Reproduce only the lines from the line containing "obj.matrix_world = world" to the end of the entries below, including both of those lines.

── Raw records ──

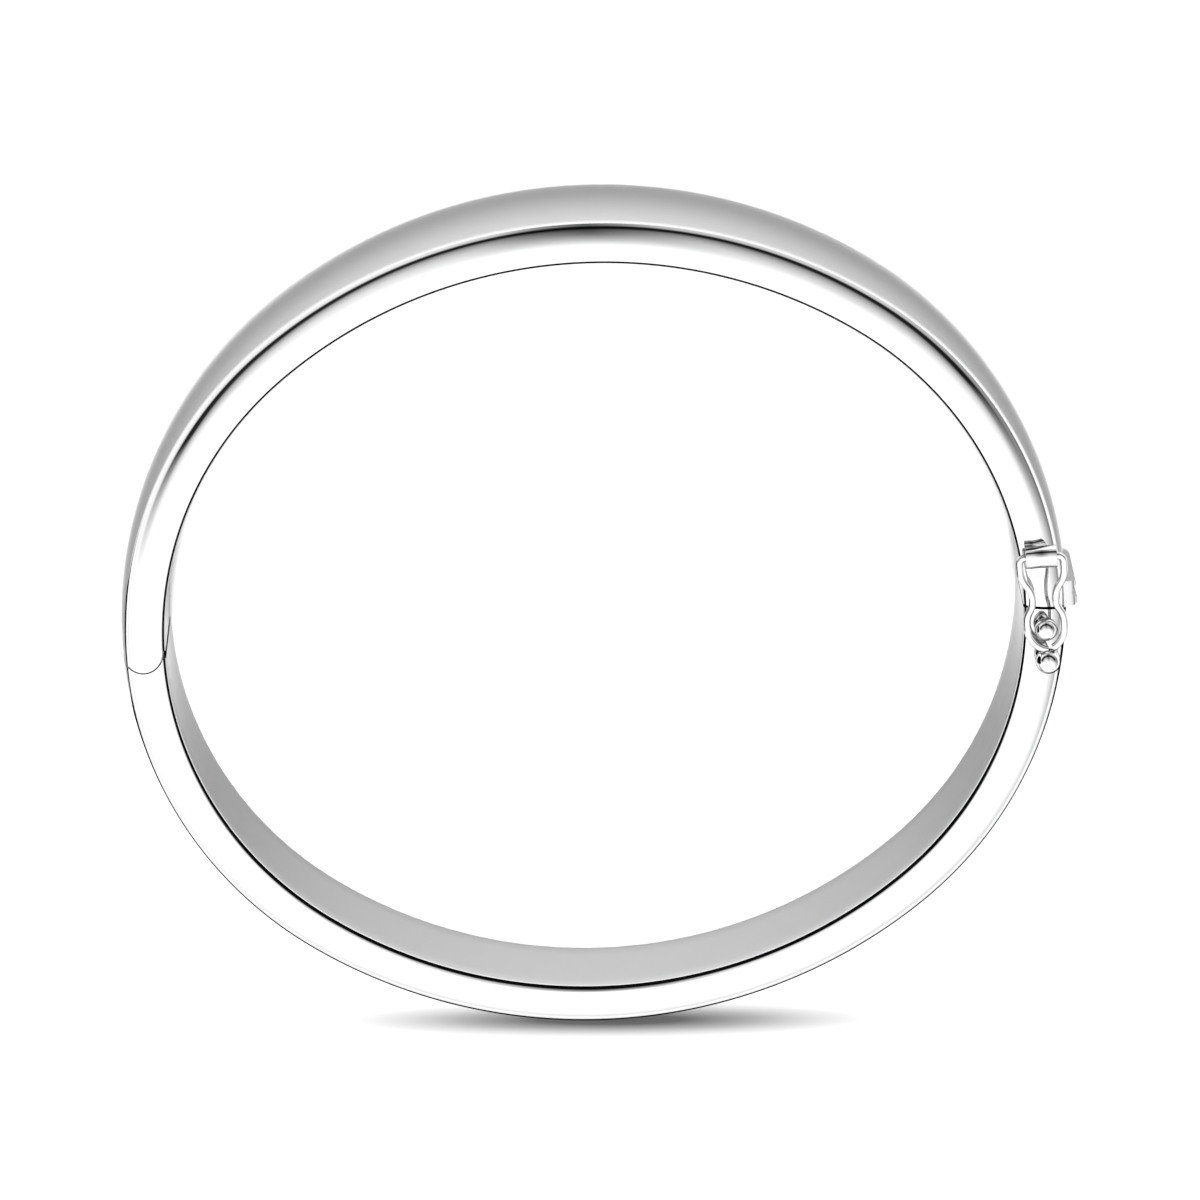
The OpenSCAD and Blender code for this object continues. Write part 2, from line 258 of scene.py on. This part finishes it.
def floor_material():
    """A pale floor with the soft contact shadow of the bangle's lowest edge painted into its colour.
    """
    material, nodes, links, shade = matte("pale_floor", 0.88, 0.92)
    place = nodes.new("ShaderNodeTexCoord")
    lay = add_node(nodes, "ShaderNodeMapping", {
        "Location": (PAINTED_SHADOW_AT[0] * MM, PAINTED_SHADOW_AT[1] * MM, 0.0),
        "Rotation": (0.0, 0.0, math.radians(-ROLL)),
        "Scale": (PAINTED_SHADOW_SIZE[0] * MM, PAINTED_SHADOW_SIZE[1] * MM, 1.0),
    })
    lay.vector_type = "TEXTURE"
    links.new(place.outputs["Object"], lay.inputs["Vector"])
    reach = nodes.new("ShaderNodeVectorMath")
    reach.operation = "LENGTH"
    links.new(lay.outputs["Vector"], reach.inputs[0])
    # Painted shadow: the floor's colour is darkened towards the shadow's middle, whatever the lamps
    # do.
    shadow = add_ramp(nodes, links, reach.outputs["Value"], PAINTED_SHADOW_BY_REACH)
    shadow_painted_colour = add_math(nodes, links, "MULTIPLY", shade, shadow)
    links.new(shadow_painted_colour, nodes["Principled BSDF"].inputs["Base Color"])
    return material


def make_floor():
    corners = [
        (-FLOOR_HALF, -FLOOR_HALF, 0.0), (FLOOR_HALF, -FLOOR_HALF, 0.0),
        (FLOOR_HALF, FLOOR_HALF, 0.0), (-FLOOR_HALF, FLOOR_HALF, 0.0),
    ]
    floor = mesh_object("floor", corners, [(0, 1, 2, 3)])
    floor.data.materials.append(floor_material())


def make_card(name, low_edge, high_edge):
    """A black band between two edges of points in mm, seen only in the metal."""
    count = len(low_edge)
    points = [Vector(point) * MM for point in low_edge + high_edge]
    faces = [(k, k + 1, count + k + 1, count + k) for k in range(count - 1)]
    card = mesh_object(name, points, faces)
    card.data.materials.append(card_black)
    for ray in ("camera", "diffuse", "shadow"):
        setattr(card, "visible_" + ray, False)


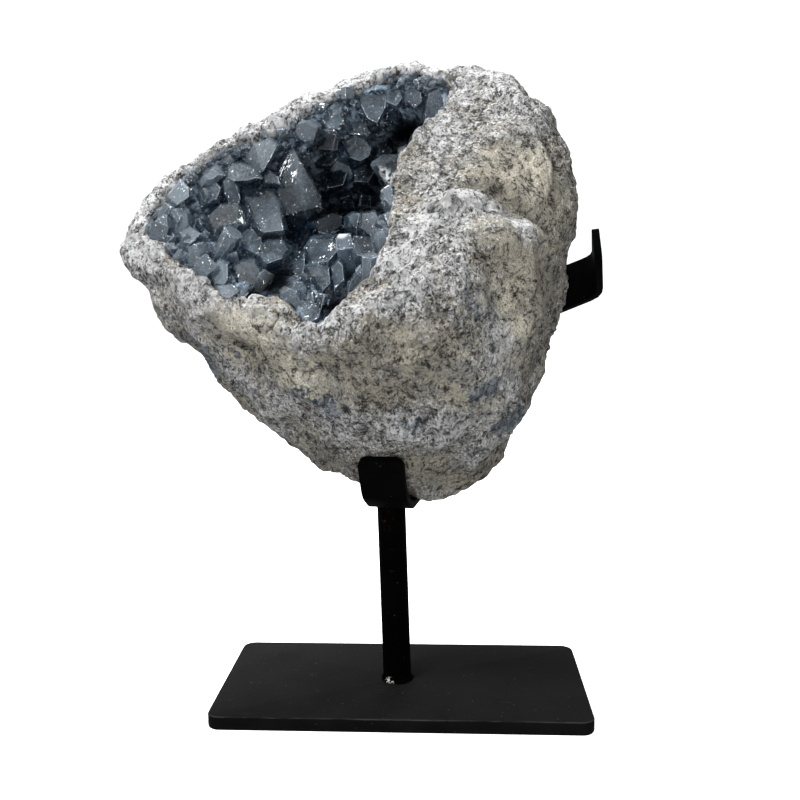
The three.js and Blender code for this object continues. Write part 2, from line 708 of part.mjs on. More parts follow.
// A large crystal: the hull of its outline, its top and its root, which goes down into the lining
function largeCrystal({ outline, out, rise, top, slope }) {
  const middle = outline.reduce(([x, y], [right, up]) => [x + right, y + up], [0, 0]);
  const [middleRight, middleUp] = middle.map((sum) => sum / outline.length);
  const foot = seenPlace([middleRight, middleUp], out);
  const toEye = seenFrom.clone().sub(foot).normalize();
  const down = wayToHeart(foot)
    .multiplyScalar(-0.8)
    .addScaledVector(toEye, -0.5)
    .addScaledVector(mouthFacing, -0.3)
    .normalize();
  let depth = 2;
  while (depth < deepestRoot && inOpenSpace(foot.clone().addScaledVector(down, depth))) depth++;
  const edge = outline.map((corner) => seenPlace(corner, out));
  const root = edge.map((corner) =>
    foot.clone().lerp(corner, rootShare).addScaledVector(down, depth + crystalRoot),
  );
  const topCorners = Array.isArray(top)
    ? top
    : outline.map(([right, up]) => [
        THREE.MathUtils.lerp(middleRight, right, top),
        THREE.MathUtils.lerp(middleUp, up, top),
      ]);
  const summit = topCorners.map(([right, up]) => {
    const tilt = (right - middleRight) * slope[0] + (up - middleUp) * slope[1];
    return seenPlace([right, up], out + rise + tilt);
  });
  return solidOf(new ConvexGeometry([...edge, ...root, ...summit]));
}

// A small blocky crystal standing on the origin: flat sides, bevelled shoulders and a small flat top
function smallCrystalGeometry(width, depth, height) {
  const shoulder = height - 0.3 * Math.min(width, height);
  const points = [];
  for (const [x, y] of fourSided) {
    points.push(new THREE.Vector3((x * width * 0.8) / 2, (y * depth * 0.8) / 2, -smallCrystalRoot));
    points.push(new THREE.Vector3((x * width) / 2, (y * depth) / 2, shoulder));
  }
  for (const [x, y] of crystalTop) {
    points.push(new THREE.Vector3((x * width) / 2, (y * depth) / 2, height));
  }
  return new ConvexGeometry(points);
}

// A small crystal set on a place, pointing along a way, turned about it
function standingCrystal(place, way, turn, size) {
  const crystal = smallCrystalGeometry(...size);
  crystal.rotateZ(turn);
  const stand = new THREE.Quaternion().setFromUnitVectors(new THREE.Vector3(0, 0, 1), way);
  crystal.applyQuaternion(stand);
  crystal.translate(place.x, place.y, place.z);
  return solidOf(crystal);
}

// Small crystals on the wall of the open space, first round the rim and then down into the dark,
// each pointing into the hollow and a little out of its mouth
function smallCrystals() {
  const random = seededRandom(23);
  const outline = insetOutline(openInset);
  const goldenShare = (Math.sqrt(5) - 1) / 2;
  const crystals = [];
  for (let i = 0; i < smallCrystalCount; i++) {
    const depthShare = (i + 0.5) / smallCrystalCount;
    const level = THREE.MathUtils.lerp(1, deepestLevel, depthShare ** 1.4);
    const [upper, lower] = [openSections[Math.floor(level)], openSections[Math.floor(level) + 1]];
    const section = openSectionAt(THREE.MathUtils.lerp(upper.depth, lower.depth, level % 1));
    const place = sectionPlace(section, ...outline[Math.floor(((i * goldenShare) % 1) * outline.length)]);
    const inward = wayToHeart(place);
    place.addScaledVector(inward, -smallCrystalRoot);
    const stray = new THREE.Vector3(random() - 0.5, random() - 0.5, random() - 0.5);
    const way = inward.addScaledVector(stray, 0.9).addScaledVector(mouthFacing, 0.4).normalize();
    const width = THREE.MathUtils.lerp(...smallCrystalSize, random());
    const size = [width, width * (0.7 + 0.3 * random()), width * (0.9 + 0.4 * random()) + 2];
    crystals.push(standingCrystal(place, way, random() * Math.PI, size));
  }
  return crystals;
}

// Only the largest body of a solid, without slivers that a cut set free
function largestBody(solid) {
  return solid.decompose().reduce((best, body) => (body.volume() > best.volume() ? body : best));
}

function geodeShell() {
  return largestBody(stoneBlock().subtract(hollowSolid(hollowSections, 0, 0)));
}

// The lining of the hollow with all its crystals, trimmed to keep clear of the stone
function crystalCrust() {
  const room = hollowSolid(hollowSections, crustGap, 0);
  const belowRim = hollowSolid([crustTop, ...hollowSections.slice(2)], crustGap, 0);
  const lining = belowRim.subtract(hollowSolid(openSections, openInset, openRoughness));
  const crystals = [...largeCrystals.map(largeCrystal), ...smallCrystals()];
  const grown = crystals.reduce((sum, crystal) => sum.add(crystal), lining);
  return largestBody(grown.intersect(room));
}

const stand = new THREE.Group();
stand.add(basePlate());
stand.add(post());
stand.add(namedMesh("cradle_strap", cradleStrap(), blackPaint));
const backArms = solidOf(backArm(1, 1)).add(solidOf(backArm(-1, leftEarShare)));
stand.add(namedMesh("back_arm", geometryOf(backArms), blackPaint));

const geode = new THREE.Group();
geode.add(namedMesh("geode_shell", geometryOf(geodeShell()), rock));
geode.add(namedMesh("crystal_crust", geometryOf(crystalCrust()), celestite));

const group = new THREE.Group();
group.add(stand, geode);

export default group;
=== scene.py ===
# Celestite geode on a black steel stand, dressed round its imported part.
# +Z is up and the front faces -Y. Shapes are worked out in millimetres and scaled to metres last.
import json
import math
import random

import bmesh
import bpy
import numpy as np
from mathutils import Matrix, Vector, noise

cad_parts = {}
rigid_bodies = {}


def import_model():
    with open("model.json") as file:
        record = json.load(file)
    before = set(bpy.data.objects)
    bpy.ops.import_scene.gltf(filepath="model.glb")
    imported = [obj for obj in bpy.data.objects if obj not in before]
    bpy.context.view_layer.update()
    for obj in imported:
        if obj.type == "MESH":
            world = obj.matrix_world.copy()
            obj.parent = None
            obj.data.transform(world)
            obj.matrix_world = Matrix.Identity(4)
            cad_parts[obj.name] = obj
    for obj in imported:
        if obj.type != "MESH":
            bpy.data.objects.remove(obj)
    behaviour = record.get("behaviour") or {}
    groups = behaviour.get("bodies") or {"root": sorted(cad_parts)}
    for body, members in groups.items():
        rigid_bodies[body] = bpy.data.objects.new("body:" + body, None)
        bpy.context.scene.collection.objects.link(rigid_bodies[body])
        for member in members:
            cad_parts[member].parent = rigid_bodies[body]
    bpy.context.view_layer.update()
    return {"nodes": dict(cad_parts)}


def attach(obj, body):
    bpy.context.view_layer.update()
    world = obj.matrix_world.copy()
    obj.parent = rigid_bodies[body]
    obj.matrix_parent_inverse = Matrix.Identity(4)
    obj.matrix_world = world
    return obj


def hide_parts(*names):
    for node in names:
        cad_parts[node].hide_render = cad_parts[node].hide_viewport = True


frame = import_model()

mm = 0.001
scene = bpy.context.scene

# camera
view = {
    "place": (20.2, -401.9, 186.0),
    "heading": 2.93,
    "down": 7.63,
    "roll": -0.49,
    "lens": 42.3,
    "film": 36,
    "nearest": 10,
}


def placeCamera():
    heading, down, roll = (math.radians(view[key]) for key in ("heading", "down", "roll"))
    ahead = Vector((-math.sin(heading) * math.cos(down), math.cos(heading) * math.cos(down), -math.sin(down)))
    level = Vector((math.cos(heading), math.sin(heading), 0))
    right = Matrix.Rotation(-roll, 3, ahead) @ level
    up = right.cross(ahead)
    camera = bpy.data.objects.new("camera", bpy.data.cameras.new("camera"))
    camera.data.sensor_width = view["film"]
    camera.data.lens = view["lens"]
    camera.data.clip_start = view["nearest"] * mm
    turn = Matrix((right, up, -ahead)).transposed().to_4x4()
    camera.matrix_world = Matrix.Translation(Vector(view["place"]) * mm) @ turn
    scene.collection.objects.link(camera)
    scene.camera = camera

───

Final result ▸
    obj.matrix_world = world
    return obj


def hide_parts(*names):
    for node in names:
        cad_parts[node].hide_render = cad_parts[node].hide_viewport = True


frame = import_model()

mm = 0.001
scene = bpy.context.scene

# camera
view = {
    "place": (20.2, -401.9, 186.0),
    "heading": 2.93,
    "down": 7.63,
    "roll": -0.49,
    "lens": 42.3,
    "film": 36,
    "nearest": 10,
}


def placeCamera():
    heading, down, roll = (math.radians(view[key]) for key in ("heading", "down", "roll"))
    ahead = Vector((-math.sin(heading) * math.cos(down), math.cos(heading) * math.cos(down), -math.sin(down)))
    level = Vector((math.cos(heading), math.sin(heading), 0))
    right = Matrix.Rotation(-roll, 3, ahead) @ level
    up = right.cross(ahead)
    camera = bpy.data.objects.new("camera", bpy.data.cameras.new("camera"))
    camera.data.sensor_width = view["film"]
    camera.data.lens = view["lens"]
    camera.data.clip_start = view["nearest"] * mm
    turn = Matrix((right, up, -ahead)).transposed().to_4x4()
    camera.matrix_world = Matrix.Translation(Vector(view["place"]) * mm) @ turn
    scene.collection.objects.link(camera)
    scene.camera = camera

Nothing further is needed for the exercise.